Mengüç: Amaç ele geçirmek

Davanın kabul edilemez olduğunu ve geri çekilmesi gerektiğini söyleyen Mengüç, bunun bakanlığın davaya konu suçlamalarından da anlaşılacağını belirtiyor. Mengüç, barış mitinginin asıl sahipliğini HDP’nin yapmadığını, mitingin çağrıcı ve düzenleyicisinin TTB, DİSK, KESK olduğunu vurgulayarak “Sağlık Bakanlığı’na soruyoruz: Siz savaşlara karşı değil misiniz? Siz barış istemiyor musunuz? Siz Kürt sorununun barışçıl ve demokratik yollarla çözülmesini istemiyor musunuz?” Bakanlığın Erez’e yönelttiği suçlamalardan biri ise 8 Eylül tarihinde Dicle Haber Ajansı’na verdiği demeçte söylediği iddia edilen “Kürt halkının temsilcisi Apo’dur” sözleri.
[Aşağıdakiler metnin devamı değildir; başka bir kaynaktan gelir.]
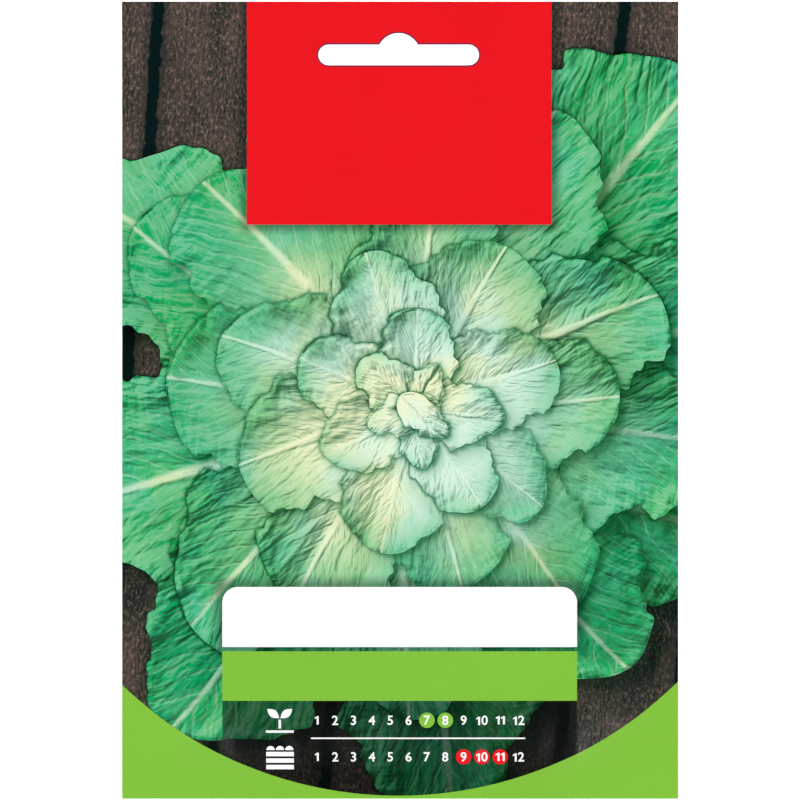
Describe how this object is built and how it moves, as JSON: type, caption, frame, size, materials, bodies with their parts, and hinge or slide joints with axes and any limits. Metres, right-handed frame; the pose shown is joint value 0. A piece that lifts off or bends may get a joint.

Oysa söz konusu demeç yayımlandıktan sonra bazı oda üyeleri tarafından da çarpıtılmış ve Erez hedef gösterilmişti.

Çarpıtılan açıklama

Bunun üzerine Erez, 23 Eylül’de Dicle Haber Ajansı’na bir açıklama göndermişti. O açıklamasında özetle şöyle diyordu: “Habere konu açıklamaya, ülkenin bölünmez bütünlüğünden yana olduğumu belirterek başlamıştım. Bunun yolunun masaya oturulmasından, barış görüşmelerine hemen başlanmasından geçtiğini pek çok vesileyle belirtmiştim. Halen de bu fikirdeyim. Tam olarak ‘Kürtleri kim temsil eder?’ diye soruldu. Cevaben ‘bunu saptamak bana değil Kürtlere düşer, buradaki ve Avrupa ülkelerindeki desteğe bakılırsa keza ‘çözüm süreci’ olarak adlandırılan dönemde mevcut hükümetin yaklaşımına bakılırsa Abdullah Öcalan olabilir’ dedim. ‘Apo’nun durumunun bilinmemesi açlık grevlerine yol açtı, ne düşünüyorsunuz?’ diye soruldu, cevabın ‘Bir tutuklu veya hükümlüden haber alamayan yakınlarının bu konuda sonuç almak için seçtikleri demokratik bir yoldur, eleştirmem’ dedim. Genel yaklaşımım bilindiği halde bu haberi daha da çarpıtarak şahsıma suç isnat etmeye çalışanlar aynı zamanda başkanlığını yaptığım İstanbul Tabip Odası’na kayyum atanmasını talep edecek kadar pervasızlaşabilmektedirler. Her dönem aday oldukları halde seçimlerini kaybettikleri Tabip Odası’na mevcut AKP iktidarının da desteği ile kayyum olarak gelmenin hayalini kurabiliyorlar.” Erez, sözlerine bu karalamalara ‘barış hemen şimdi’ diyenlerin ilk kez maruz kalmadığını buna karşın barış sözcüğünden vazgeçmeyeceğini de eklemişti.